### GIVEN INFORMATION
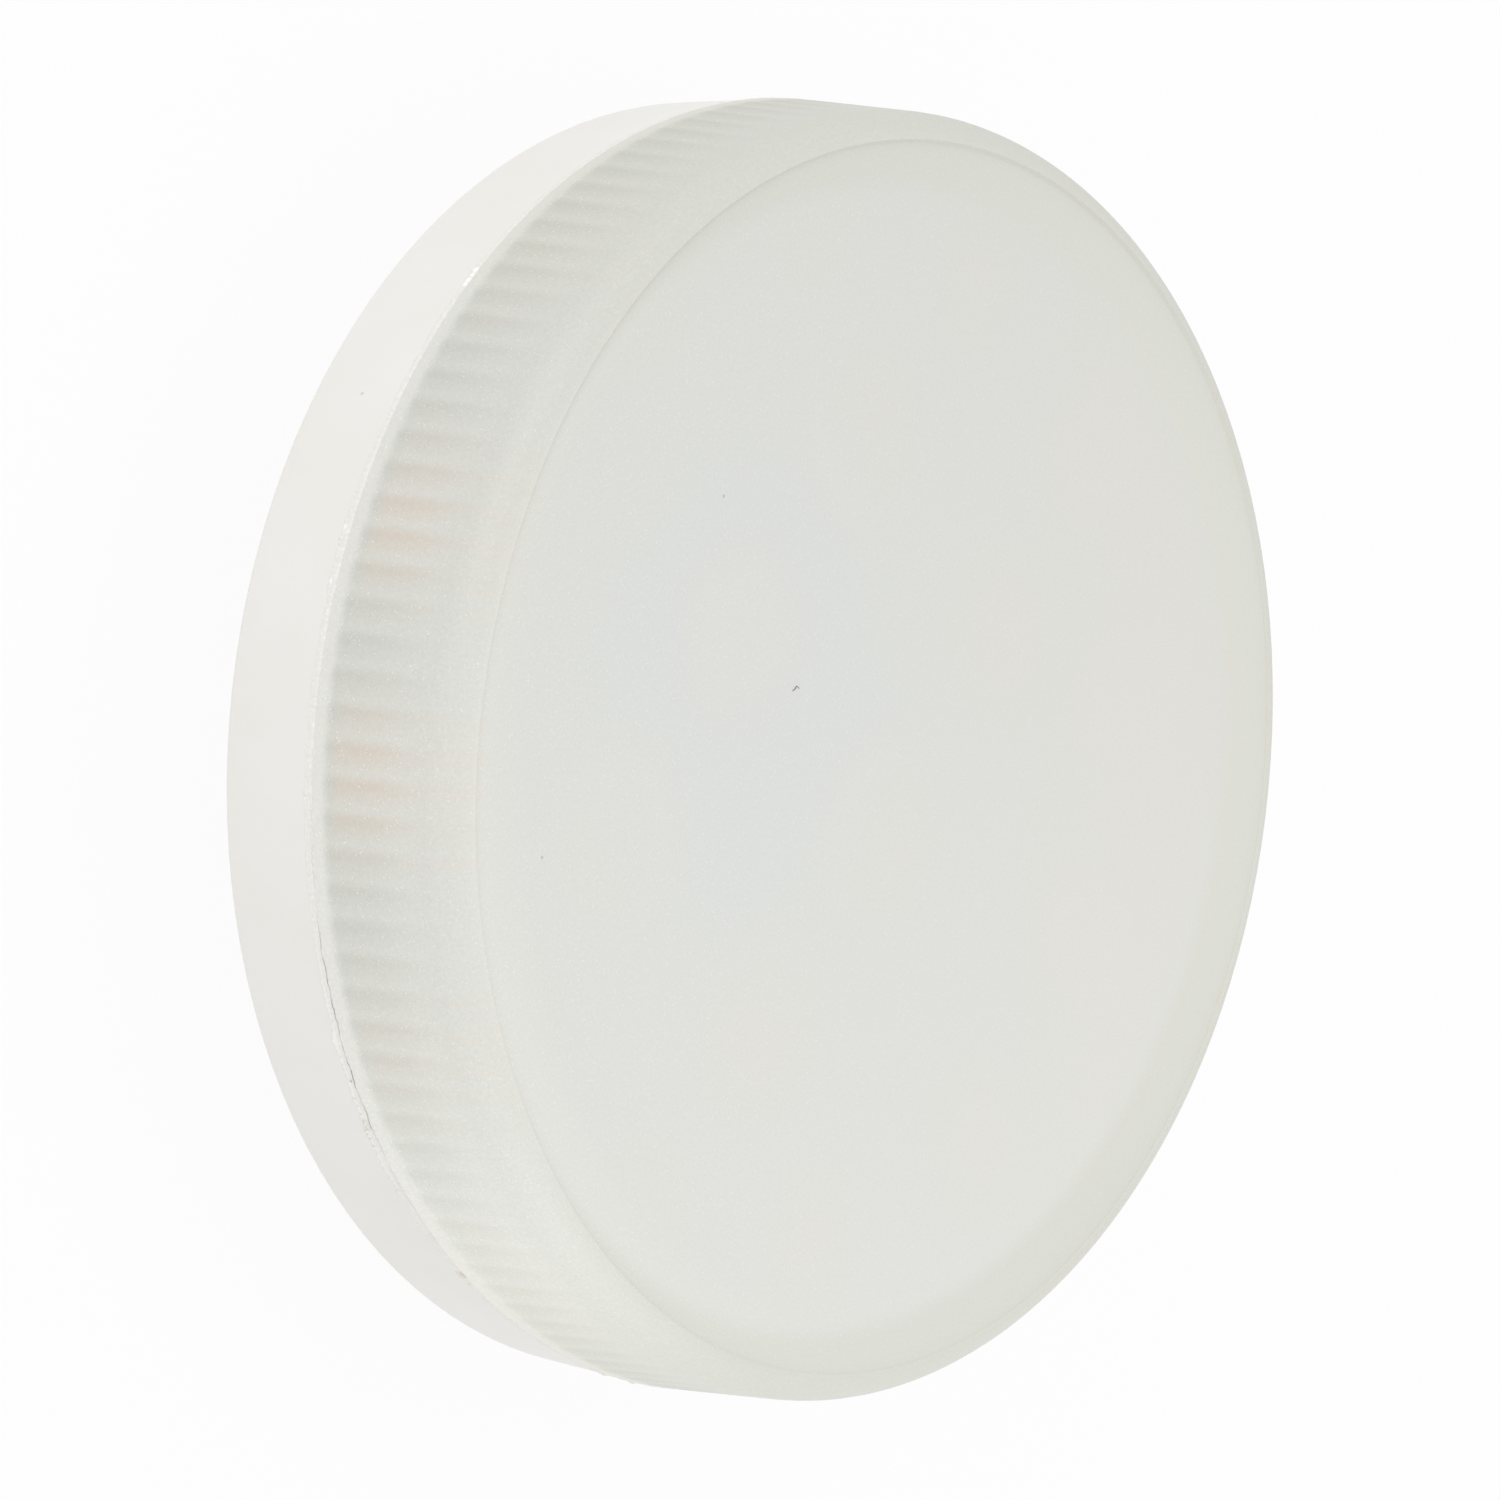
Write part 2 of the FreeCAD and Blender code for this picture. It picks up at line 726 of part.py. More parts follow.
def make_mains_lead(side):
    """Insulated wire from a pin's tag, over the boss's mouth and down to the driver board."""
    level = floor_z + tag_thickness + lead_radius
    start_x = side * (pin_x - tag_tail_length * 0.6)
    bend_x = side * (pin_x - tag_tail_length - lead_bend * 1.2)
    points = [
        Vector(start_x, 0, level),
        Vector(bend_x, 0, level),
        Vector(side * mains_lead_x, mains_lead_y, level),
        Vector(side * mains_lead_x, mains_lead_y, parts_z),
    ]
    return tube_along(points, lead_radius, lead_bend)


def make_led_lead(y):
    """Insulated wire from the driver board, up through the plates and over to its pad."""
    level = led_z + led_lead_lift + lead_radius
    points = [
        Vector(led_lead_x, y, parts_z),
        Vector(led_lead_x, y, level),
        Vector(led_pad_x + solder_radius / 2.0, y, level),
    ]
    return tube_along(points, lead_radius, lead_bend)


def make_solder_joints():
    """Domes of solder that hold the two wires' ends on the LED board."""
    joints = []
    for y in (led_lead_plus_y, led_lead_minus_y):
        dome = revolved([
            (0, led_z),
            (solder_radius, led_z),
            (solder_radius * 0.8, led_z + solder_height * 0.6),
            (solder_radius * 0.35, led_z + solder_height),
            (0, led_z + solder_height),
        ])
        dome.translate(Vector(led_pad_x, y, 0))
        joints += dome.cut(make_led_lead(y)).Solids
    return Part.makeCompound(joints)


def build_parts():
    """Every node of the lamp by name."""
    places = led_places()
    nodes = {
        "housing": make_housing(),
        "diffuser": make_diffuser(),
        "seam_bead": make_seam_bead(),
        "heat_spreader": drilled_plate(spreader_radius, spreader_thickness, spreader_z),
        "led_board": drilled_plate(board_radius, board_thickness, board_z),
        "led_phosphor": Part.makeCompound([make_phosphor(radius, angle) for radius, angle in places]),
        "board_screws": Part.makeCompound([make_board_screw(angle) for angle in screw_angles]),
        "contact_pin_a": make_contact_pin(1),
        "contact_pin_b": make_contact_pin(-1),
        "pin_tag_a": make_pin_tag(1),
        "pin_tag_b": make_pin_tag(-1),
        "driver_board": make_driver_board(),
        "bulk_capacitor": make_bulk_capacitor(),
        "output_capacitor": make_output_capacitor(),
        "inductor_core": make_inductor_core(),
        "inductor_winding": make_inductor_winding(),
        "fusible_resistor": make_fusible_resistor(),
        "bridge_rectifier": make_bridge_rectifier(),
        "driver_chip": make_driver_chip(),
        "freewheel_diode": make_freewheel_diode(),
        "film_capacitor": make_film_capacitor(),
        "varistor": make_varistor(),
        "chip_resistors": make_chip_resistors(),
        "mains_lead_a": make_mains_lead(1),
        "mains_lead_b": make_mains_lead(-1),
        "led_lead_plus": make_led_lead(led_lead_plus_y),
        "led_lead_minus": make_led_lead(led_lead_minus_y),
        "solder_joints": make_solder_joints(),
    }
    for index, (radius, angle) in enumerate(places):
        nodes["led_%02d" % (index + 1)] = make_led(radius, angle)
    return nodes


os.makedirs("parts", exist_ok=True)
for name, shape in build_parts().items():
    shape.exportStep("parts/%s.step" % name)
    print(name, len(shape.Solids), "solids", round(shape.Volume, 2), "mm3", shape.isValid())
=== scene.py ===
import math

import bpy
import numpy as np
from mathutils import Matrix, Vector


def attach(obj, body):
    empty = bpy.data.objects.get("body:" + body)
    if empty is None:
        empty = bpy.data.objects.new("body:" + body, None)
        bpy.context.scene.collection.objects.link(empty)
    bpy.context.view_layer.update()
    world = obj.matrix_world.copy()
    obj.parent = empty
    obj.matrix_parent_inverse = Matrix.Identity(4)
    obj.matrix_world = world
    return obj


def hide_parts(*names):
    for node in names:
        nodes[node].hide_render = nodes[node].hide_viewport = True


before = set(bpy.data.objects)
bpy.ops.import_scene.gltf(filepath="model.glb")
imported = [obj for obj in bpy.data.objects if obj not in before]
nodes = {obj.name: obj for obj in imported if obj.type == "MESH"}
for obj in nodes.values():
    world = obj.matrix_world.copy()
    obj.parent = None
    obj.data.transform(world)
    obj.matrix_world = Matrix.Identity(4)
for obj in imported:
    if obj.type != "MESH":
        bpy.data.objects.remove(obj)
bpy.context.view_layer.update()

scene = bpy.context.scene
scene.view_settings.view_transform = "Standard"
print("lamp loaded:", len(nodes), "solids")

# sizes shared with the solids, in millimetres
lamp = {
    "seamRadius": 37.5,
    "seamLevel": 16.35,
    "faceLevel": 26.2,
    "outerLeds": (28.8, 5.0, 12),               # radius, first angle, count
    "innerLeds": [(16.8, 20), (16.8, 80), (16.8, 200), (16.8, 260), (8.5, 140), (8.5, 320)],
}


# a ramp from its stops, place and grey level, eased from each to the next
def fillRamp(ramp, stops):
    ramp.interpolation = "EASE"
    for _ in stops[2:]:
        ramp.elements.new(0.5)
    for element, (place, level) in zip(ramp.elements, stops):
        element.position = place
        element.color = (level, level, level, 1.0)


class Wire:
    # one socket of a material's nodes: the usual signs on it add the Math node for that sum
    def __init__(self, tree, socket=None):
        self.tree = tree
        self.socket = socket

    # any other node: its settings first, then the values or links of its sockets
    def node(self, kind, settings=None, inputs=None, output=0):
        made = self.tree.nodes.new(kind)
        for name, value in (settings or {}).items():
            if name == "stops":
                fillRamp(made.color_ramp, value)
            else:
                setattr(made, name, value)
        for key, value in (inputs or {}).items():
            if isinstance(value, Wire):
                self.tree.links.new(value.socket, made.inputs[key])
            else:
                made.inputs[key].default_value = value
        if isinstance(output, tuple):
            return [Wire(self.tree, made.outputs[each]) for each in output]
        return Wire(self.tree, made.outputs[output])

    def maths(self, operation, *values):
        return self.node("ShaderNodeMath", {"operation": operation}, dict(enumerate(values)))

    def __add__(self, other):
        return self.maths("ADD", self, other)

    def __radd__(self, other):
        return self.maths("ADD", other, self)

    def __sub__(self, other):
        return self.maths("SUBTRACT", self, other)

    def __rsub__(self, other):
        return self.maths("SUBTRACT", other, self)

    def __mul__(self, other):
        return self.maths("MULTIPLY", self, other)

    def __rmul__(self, other):
        return self.maths("MULTIPLY", other, self)

    def __truediv__(self, other):
        return self.maths("DIVIDE", self, other)

    def __rtruediv__(self, other):
        return self.maths("DIVIDE", other, self)

    def __pow__(self, other):
        return self.maths("POWER", self, other)

    def __rpow__(self, other):
        return self.maths("POWER", other, self)


# a colour as the screen shows it, 0 to 255, made linear: above the dark end, (value + 0.055) / 1.055 to the power 2.4
def tone(red, green, blue):
    return tuple(((value / 255 + 0.055) / 1.055) ** 2.4 for value in (red, green, blue)) + (1.0,)


def parts(at):
    return at.node("ShaderNodeSeparateXYZ", inputs={0: at}, output=(0, 1, 2))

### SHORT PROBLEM
The line with "for index, (radius, angle)" marks the start and the line with "obj.parent = None" marks the end; transcribe every line in that stretch, unchanged.

### RESULT
    for index, (radius, angle) in enumerate(places):
        nodes["led_%02d" % (index + 1)] = make_led(radius, angle)
    return nodes


os.makedirs("parts", exist_ok=True)
for name, shape in build_parts().items():
    shape.exportStep("parts/%s.step" % name)
    print(name, len(shape.Solids), "solids", round(shape.Volume, 2), "mm3", shape.isValid())
=== scene.py ===
import math

import bpy
import numpy as np
from mathutils import Matrix, Vector


def attach(obj, body):
    empty = bpy.data.objects.get("body:" + body)
    if empty is None:
        empty = bpy.data.objects.new("body:" + body, None)
        bpy.context.scene.collection.objects.link(empty)
    bpy.context.view_layer.update()
    world = obj.matrix_world.copy()
    obj.parent = empty
    obj.matrix_parent_inverse = Matrix.Identity(4)
    obj.matrix_world = world
    return obj


def hide_parts(*names):
    for node in names:
        nodes[node].hide_render = nodes[node].hide_viewport = True


before = set(bpy.data.objects)
bpy.ops.import_scene.gltf(filepath="model.glb")
imported = [obj for obj in bpy.data.objects if obj not in before]
nodes = {obj.name: obj for obj in imported if obj.type == "MESH"}
for obj in nodes.values():
    world = obj.matrix_world.copy()
    obj.parent = None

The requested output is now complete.